# I found the BEST chain lube!!!



## stormcrowe (May 16, 2005)

Yup, Hoppes #9 Gun Oil! Sticks to the chain, doesn't drip on the rim when you lube the chain, and displaces dirt and moisture as well as preventing corrosion! Great Stuff! I ran out of light oil and needed to lube my chain after riding in rain and all I had was the Hoppes! Been using it ever since. Just a little tip!


----------



## steeltoe (Aug 8, 2005)

I'm certain Hoppes and WD-40 have the same main ingredient which is Kerosene. I do love the smell of Hoppes.


----------



## stormcrowe (May 16, 2005)

*Continuing about Hoppes*

Yeah, I use WD-40 to clean chains(And guns if out of solvent as it also has a solvent in it!)  Hoppes however has superior lube and protective qualities to WD-40 for long term severe service lubrication of machine parts in severe service like autoloader pistols and bicycle drivetrains!!!!!!!!  


steeltoe said:


> I'm certain Hoppes and WD-40 have the same main ingredient which is Kerosene. I do love the smell of Hoppes.


----------



## archer (May 20, 2004)

Hoppes #9 solvent is mostly kerosine.
Hoppes gun oil is a different animal and is a pretty good lubricant.

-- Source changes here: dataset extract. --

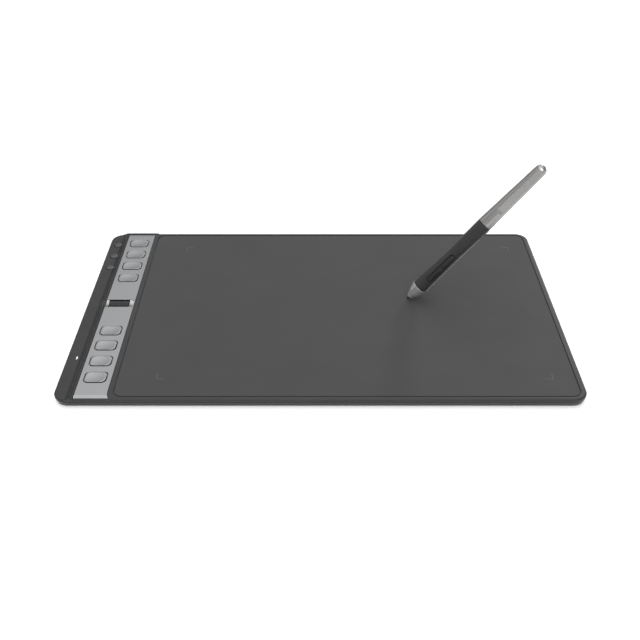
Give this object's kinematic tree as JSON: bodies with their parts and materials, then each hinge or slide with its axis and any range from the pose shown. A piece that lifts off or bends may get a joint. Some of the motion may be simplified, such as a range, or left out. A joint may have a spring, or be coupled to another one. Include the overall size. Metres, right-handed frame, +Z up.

WD-40 is something I mostly use as a solvent when I'm going to be getting it back off the item in question. Otherwise it tends to dry to a varnish hardness and gums things up.


----------



## stormcrowe (May 16, 2005)

That's what I talked about, the Gun OIL! My Hoppes OIL came out of my gun cleaning kit and say's Hoppes #9 oil, I have solvent as well! I bought it alltogether in the #9 cleaning kit, and I think we're saying the same thing here and just crossing wires on what we think the other means!


archer said:


> Hoppes #9 solvent is mostly kerosine.
> Hoppes gun oil is a different animal and is a pretty good lubricant.
> 
> WD-40 is something I mostly use as a solvent when I'm going to be getting it back off the item in question. Otherwise it tends to dry to a varnish hardness and gums things up.


----------